O valor simbólico do branco foi explorado desde a Antiguidade: em muitas civilizações, simboliza o divino e as qualidades vinculadas à luz, sendo também sinônimo de limpeza e de pureza (física e espiritual). O branco é também a cor da beleza e do júbilo. Inocêncio III diz que a cor branca é adequada para as festividades em louvor dos Confessores e das Virgens, pois simboliza a integridade e a inocência.  Nos ritos pré-cristãos, vestir-se de branco é um sinal do desejo de entrar em comunhão com a divindade. Cores associadas ao branco e à sua simbologia são sobretudo o prateado e o dourado. Para São Gregório, o dourado das vestes sacerdotais representa a inteligência recebida da parte de Deus. Esse valor passa ao Batismo cristão.

Preto

A cor preta tem valor simbólico muito rico e com significados aparentemente contraditórios, uma vez que pode ser percebida como uma cor nefasta e funesta, assim como pode ter significados positivos, referentes a despojamento e contrição.

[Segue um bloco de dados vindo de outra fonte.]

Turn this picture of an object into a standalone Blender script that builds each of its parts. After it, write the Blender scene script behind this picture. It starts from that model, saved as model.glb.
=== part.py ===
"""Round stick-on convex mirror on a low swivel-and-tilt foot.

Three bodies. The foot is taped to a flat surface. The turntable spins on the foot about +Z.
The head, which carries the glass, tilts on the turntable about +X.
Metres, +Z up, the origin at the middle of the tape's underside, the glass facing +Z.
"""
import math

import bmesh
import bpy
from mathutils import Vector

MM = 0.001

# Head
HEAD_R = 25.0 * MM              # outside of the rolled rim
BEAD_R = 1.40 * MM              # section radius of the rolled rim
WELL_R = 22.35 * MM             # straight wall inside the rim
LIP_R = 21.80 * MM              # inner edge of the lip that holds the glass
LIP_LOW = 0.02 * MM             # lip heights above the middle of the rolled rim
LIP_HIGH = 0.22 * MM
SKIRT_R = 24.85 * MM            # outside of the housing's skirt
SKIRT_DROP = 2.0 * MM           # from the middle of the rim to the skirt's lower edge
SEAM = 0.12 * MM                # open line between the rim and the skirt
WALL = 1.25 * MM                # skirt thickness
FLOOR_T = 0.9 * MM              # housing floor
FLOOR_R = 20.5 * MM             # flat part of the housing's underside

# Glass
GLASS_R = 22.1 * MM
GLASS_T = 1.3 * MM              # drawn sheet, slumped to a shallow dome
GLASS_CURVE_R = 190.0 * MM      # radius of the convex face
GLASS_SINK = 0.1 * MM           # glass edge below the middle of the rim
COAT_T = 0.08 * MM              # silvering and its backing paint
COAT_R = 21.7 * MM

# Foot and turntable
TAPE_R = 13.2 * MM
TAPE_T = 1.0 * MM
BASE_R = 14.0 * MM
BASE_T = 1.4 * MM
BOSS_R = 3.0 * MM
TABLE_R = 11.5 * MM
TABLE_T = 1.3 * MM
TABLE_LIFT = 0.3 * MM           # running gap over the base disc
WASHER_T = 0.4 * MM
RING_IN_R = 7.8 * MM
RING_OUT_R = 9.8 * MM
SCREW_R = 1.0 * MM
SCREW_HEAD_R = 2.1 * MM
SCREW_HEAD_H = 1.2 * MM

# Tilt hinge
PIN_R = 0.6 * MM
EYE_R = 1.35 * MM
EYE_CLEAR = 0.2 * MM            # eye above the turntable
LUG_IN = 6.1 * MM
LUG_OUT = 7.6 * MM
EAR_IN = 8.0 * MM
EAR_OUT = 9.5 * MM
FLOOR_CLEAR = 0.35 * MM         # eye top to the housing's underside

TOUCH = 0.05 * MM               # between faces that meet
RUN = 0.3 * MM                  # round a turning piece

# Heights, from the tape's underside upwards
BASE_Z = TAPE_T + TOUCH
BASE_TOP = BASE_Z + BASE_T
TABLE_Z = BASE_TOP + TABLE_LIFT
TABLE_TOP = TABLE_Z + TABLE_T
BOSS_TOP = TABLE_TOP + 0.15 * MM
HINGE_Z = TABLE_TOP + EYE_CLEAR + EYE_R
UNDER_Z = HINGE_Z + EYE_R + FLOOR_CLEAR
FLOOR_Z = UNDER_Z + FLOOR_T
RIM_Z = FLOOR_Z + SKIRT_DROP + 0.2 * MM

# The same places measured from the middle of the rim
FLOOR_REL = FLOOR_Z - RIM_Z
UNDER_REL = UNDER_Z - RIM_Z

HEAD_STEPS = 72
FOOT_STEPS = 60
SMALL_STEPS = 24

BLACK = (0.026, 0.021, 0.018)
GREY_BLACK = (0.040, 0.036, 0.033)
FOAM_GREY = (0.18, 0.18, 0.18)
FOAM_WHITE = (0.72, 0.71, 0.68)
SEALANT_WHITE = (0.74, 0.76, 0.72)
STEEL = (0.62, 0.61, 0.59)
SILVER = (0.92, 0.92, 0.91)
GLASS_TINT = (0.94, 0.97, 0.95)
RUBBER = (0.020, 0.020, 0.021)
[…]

Na Bíblia, a cor preta é símbolo das trevas da noite e da mente, da ambiguidade da maldade e da iniquidade, a cor da privação, da ausência e do luto (cf. Ex 10,21-29). Para São Cipriano, roupas pretas são sinal de luto e, para Santo Agostinho, o preto é o pecado e o sofrimento.  A respeito do preto, o Papa Inocêncio III afirma ser a cor da aflição e da abstinência pelos pecados e pelos falecidos.  Fora do âmbito litúrgico, porém, ainda no âmbito das vestes eclesiais, as vestes pretas ou de cor escura eram consideradas roupas de humildade e de penitência. A cor preta chegou a assumir também o valor de ortodoxia e também de severidade moral e de vida exemplar. Isso explica por que a cor preta será adotada com muita frequência nas vestes dos religiosos e clérigos.

Roxo

Seu uso no Tempo do Advento e, sobretudo, da Quaresma é indicado não apenas com o significado de aflição, como poderíamos pensar, mas como cor da espera da Glória, estabelecendo seu caráter de passagem.

Rósea

Assim como o roxo, a cor rósea é uma cor de transição, resultante do roxo escuro mesclado de dourado, ou seus equivalentes: prateado ou branco. É a união da espera (roxo) com a festa (branco).

Vermelho

O vermelho é símbolo da energia vital representada pelo sangue. São Gregório Magno, por exemplo, diz, em relação à púrpura, que “o coração sacerdotal deve ter como alvo a nobreza de uma contínua regeneração interior e defender, com seus costumes, o hábito do reino celeste, que é nobreza de espírito”.  Inocêncio III diz que “se deverá vestir roupas vermelhas nas festas dos Apóstolos e dos Mártires, pelo sangue de sua paixão que derramaram por Cristo; e também para a solenidade de Pentecostes, em referência às línguas de fogo do Espírito Santo”. 

Verde

Uma das cores mais comuns e mais visíveis na natureza, o verde vivo e brilhante indica as características exuberantes da vegetação no seu esplendor. A cor verde significa, portanto, a ideia de fertilidade, abundância, renascimento (em latim, viridis), vigor físico (viriditas) e nutrição (virilitas). No âmbito cristão, alinhado com o tempo comum, tempo da espera e da esperança na ressurreição, e, portanto, também a cor da fé. Um autor do séc. XVII relaciona o uso de roupas litúrgicas verdes pelo Papa “por serem símbolo de esperança”.